** Begin **

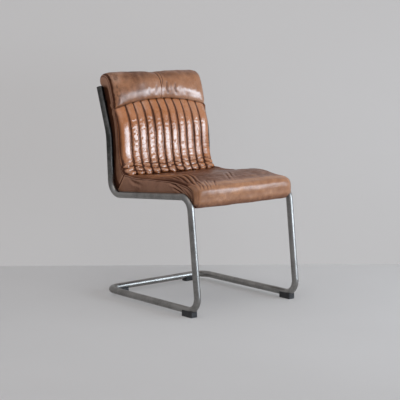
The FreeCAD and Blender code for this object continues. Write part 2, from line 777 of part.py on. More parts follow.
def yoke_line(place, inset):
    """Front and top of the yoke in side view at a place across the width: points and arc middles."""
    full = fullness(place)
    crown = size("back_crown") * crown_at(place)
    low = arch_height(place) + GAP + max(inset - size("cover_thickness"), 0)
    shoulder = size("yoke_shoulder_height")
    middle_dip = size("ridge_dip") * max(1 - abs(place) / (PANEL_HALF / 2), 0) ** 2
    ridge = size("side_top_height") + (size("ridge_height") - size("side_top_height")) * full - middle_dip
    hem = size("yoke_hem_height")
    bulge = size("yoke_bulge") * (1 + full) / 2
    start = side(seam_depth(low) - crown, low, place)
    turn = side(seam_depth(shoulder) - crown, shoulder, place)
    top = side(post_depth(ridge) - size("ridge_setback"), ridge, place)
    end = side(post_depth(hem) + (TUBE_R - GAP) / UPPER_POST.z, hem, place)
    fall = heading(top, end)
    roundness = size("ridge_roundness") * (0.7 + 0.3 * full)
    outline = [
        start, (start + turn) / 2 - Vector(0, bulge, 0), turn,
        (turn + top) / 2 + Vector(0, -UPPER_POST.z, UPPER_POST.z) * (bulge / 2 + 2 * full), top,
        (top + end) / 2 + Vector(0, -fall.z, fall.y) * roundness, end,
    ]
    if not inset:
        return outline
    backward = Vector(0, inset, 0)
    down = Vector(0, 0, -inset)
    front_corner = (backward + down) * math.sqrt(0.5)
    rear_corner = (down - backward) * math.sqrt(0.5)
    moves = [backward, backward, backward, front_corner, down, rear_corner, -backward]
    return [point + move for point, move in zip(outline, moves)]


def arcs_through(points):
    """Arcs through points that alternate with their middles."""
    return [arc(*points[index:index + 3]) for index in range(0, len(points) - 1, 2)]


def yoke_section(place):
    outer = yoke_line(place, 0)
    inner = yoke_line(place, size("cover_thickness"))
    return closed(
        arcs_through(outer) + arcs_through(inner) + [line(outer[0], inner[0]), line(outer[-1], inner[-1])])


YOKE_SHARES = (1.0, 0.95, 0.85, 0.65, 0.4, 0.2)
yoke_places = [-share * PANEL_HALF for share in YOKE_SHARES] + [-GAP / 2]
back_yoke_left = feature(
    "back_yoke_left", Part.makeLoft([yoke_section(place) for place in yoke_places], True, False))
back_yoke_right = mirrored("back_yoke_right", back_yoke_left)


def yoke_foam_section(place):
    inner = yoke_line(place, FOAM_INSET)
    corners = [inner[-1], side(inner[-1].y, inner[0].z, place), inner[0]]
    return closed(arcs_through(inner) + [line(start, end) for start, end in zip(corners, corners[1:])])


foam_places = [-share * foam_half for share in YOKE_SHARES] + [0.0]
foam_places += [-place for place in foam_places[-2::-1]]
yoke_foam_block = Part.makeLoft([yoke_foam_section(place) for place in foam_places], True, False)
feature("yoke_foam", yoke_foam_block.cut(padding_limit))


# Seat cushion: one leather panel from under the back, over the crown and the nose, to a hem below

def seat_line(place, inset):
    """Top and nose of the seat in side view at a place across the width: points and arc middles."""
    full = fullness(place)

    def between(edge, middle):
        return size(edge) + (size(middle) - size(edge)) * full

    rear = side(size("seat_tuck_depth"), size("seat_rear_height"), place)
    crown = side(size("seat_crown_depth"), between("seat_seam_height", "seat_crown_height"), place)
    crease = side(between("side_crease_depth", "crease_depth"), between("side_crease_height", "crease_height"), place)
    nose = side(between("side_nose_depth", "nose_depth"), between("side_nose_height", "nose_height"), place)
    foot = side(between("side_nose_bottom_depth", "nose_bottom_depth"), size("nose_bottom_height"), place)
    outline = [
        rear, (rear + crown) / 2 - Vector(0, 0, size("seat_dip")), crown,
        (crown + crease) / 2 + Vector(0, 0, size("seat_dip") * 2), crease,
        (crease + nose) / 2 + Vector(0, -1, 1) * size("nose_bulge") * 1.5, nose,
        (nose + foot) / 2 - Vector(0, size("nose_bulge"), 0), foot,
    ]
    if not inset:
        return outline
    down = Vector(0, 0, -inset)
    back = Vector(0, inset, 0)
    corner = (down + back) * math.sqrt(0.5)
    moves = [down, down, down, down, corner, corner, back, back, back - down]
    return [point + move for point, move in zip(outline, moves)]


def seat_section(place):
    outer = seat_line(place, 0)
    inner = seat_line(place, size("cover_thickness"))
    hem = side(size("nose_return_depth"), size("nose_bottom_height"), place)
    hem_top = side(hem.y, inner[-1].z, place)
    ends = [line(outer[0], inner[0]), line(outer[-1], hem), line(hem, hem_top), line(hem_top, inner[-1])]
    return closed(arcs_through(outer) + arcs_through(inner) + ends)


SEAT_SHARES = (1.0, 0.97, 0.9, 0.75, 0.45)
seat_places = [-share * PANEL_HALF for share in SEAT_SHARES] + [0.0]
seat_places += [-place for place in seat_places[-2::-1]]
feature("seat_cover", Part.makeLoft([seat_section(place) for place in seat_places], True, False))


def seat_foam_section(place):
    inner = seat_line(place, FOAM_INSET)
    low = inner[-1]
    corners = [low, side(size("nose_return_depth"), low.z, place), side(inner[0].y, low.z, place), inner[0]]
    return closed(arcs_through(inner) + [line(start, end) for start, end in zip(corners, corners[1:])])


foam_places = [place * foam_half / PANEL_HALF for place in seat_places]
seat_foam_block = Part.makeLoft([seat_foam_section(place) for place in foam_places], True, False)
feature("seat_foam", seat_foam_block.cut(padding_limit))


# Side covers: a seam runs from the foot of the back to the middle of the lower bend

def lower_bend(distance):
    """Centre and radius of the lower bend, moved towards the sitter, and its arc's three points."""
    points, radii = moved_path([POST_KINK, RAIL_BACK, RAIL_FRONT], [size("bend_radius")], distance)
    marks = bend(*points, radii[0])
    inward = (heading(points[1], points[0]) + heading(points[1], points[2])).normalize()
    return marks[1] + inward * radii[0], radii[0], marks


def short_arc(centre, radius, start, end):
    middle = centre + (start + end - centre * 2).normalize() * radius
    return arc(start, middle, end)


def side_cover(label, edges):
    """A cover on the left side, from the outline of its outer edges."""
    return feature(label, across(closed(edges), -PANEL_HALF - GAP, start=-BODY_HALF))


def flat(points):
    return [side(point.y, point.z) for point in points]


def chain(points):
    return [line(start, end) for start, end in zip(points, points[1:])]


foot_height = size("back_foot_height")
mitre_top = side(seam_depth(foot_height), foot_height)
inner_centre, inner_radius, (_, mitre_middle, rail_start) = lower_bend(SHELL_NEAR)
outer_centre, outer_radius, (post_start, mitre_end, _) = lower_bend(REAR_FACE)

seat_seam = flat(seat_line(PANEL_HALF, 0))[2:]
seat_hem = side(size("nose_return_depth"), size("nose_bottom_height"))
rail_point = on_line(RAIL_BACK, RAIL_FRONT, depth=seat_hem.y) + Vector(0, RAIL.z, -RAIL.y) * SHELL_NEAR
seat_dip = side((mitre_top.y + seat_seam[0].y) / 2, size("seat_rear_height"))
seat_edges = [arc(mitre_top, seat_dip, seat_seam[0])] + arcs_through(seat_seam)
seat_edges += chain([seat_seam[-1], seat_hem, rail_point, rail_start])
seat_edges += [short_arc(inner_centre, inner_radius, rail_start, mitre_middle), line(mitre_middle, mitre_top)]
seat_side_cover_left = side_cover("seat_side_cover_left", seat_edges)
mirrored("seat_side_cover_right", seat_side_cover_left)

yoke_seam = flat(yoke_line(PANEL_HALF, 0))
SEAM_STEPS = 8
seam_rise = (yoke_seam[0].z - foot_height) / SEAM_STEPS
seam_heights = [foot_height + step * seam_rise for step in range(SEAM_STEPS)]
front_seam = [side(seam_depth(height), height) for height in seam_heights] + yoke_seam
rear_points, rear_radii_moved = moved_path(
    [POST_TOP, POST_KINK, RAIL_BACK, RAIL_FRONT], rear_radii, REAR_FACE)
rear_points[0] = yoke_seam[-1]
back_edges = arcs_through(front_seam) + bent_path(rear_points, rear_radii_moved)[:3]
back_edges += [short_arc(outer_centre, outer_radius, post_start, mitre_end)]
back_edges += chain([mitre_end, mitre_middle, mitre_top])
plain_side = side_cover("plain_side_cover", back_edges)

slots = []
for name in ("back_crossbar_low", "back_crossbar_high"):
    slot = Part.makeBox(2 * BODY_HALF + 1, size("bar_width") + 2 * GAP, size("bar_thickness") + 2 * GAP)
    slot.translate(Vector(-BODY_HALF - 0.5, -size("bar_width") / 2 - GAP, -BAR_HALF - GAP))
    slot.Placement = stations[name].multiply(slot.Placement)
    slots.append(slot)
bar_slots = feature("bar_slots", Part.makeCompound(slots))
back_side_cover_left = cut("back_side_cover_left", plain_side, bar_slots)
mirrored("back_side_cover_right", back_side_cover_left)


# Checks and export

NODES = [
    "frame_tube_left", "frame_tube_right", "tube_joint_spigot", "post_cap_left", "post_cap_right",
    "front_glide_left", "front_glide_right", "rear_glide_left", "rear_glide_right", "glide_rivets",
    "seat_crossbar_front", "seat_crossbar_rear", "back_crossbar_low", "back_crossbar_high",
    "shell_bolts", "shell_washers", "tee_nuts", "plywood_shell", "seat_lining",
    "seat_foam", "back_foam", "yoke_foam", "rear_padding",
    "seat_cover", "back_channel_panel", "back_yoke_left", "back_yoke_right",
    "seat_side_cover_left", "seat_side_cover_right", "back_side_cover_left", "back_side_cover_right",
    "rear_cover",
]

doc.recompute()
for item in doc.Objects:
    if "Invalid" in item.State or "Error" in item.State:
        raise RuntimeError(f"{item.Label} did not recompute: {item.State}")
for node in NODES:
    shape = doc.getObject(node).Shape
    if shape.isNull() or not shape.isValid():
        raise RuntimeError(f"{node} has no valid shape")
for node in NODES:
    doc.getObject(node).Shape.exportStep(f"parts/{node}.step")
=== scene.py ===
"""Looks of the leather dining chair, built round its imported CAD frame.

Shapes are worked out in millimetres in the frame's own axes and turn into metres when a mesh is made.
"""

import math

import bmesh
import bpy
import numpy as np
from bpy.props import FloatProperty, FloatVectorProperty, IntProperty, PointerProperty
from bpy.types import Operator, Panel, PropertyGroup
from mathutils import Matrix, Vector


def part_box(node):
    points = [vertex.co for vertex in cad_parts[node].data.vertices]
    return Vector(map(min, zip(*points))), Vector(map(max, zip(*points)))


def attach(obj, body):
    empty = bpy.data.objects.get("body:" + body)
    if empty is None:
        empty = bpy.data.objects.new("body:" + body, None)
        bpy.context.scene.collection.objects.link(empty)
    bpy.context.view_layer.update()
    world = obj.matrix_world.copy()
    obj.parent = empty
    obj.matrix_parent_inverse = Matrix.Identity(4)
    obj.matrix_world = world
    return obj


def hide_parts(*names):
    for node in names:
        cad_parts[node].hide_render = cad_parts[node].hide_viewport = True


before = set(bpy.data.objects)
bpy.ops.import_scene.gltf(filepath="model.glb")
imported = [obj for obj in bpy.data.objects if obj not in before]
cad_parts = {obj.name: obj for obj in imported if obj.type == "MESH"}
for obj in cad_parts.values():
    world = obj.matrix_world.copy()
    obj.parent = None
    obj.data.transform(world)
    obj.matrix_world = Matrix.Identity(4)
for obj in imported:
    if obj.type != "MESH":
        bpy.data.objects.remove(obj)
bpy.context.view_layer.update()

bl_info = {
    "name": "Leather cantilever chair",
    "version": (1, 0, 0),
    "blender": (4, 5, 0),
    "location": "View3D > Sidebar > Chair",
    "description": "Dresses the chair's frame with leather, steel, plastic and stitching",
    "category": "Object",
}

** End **

▶ _THE TASK_:
Extract the run of lines that opens with the line containing "doc.recompute()" and closes with the line containing "obj.parent = empty"; reproduce it exactly and add nothing.

▶ _EXERCISE RESPONSE_:
doc.recompute()
for item in doc.Objects:
    if "Invalid" in item.State or "Error" in item.State:
        raise RuntimeError(f"{item.Label} did not recompute: {item.State}")
for node in NODES:
    shape = doc.getObject(node).Shape
    if shape.isNull() or not shape.isValid():
        raise RuntimeError(f"{node} has no valid shape")
for node in NODES:
    doc.getObject(node).Shape.exportStep(f"parts/{node}.step")
=== scene.py ===
"""Looks of the leather dining chair, built round its imported CAD frame.

Shapes are worked out in millimetres in the frame's own axes and turn into metres when a mesh is made.
"""

import math

import bmesh
import bpy
import numpy as np
from bpy.props import FloatProperty, FloatVectorProperty, IntProperty, PointerProperty
from bpy.types import Operator, Panel, PropertyGroup
from mathutils import Matrix, Vector


def part_box(node):
    points = [vertex.co for vertex in cad_parts[node].data.vertices]
    return Vector(map(min, zip(*points))), Vector(map(max, zip(*points)))


def attach(obj, body):
    empty = bpy.data.objects.get("body:" + body)
    if empty is None:
        empty = bpy.data.objects.new("body:" + body, None)
        bpy.context.scene.collection.objects.link(empty)
    bpy.context.view_layer.update()
    world = obj.matrix_world.copy()
    obj.parent = empty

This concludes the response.